Deconstructing Obfuscation: Three Key Types

The concept of obfuscation can be broadly categorized into three distinct types, each targeting different aspects of the application's code:

A) Name Obfuscation for Classes, Methods, and Fields

This type of obfuscation focuses on renaming the classes, interfaces, methods, and fields within the application's code to meaningless and often short identifiers. Instead of descriptive names like UserManager, authenticateUser, or userPassword, these elements might be renamed to something like a, b, or c.

Key Concepts

  • Renaming: The core mechanism involves replacing meaningful names with arbitrary strings.

  • Reduced Readability: This significantly hinders an attacker's ability to understand the purpose and functionality of different code components simply by examining their names.
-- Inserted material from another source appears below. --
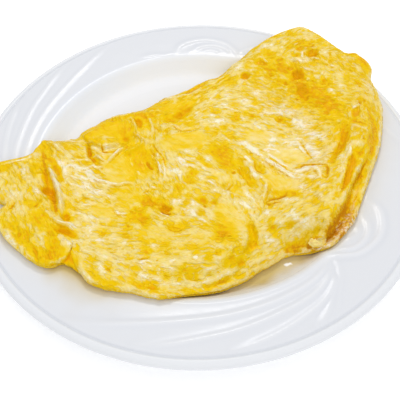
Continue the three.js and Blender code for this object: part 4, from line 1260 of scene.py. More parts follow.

It breaks the semantic link between the code and its intended behavior.

  • Limited Complexity: Name obfuscation is generally the least complex type of obfuscation to implement and has minimal impact on the application's performance or stability.

  • Generic Applicability: This technique is indispensable and straightforward, as it is a complimentary compiler feature that yields a significant security advantage.

Example

Consider a class responsible for handling user sessions:

public class UserSessionManager {
    private String loggedInUsername;
    private boolean isLoggedIn;

    public boolean authenticateUser(String username, String password) {
        // Authentication logic
    }

    public String getLoggedInUsername() {
        return loggedInUsername;
    }
}

After class name obfuscation, this might become:

public class a {
    private String b;
    private boolean c;

    public boolean d(String e, String f) {
        // Authentication logic
    }

    public String g() {
        return b;
    }
}

While the underlying logic remains the same, the renamed elements provide no clues to an attacker about the class's purpose or the functionality of its methods and fields.

Talsec offers a feature to ensure that this basic obfuscation technique is applied and trigger the security threat control if this was skipped at build time.

B) String Obfuscation

String obfuscation focuses on concealing string literals embedded within the application's code. These strings can often reveal sensitive information, such as API keys, Certificates, URLs, error messages, or even business logic. By obfuscating these strings, you prevent attackers from easily extracting valuable insights or identifying critical parts of your application.

Key Concepts

  • Encoding and Encryption: String obfuscation typically involves encoding or encrypting the string literals within the application.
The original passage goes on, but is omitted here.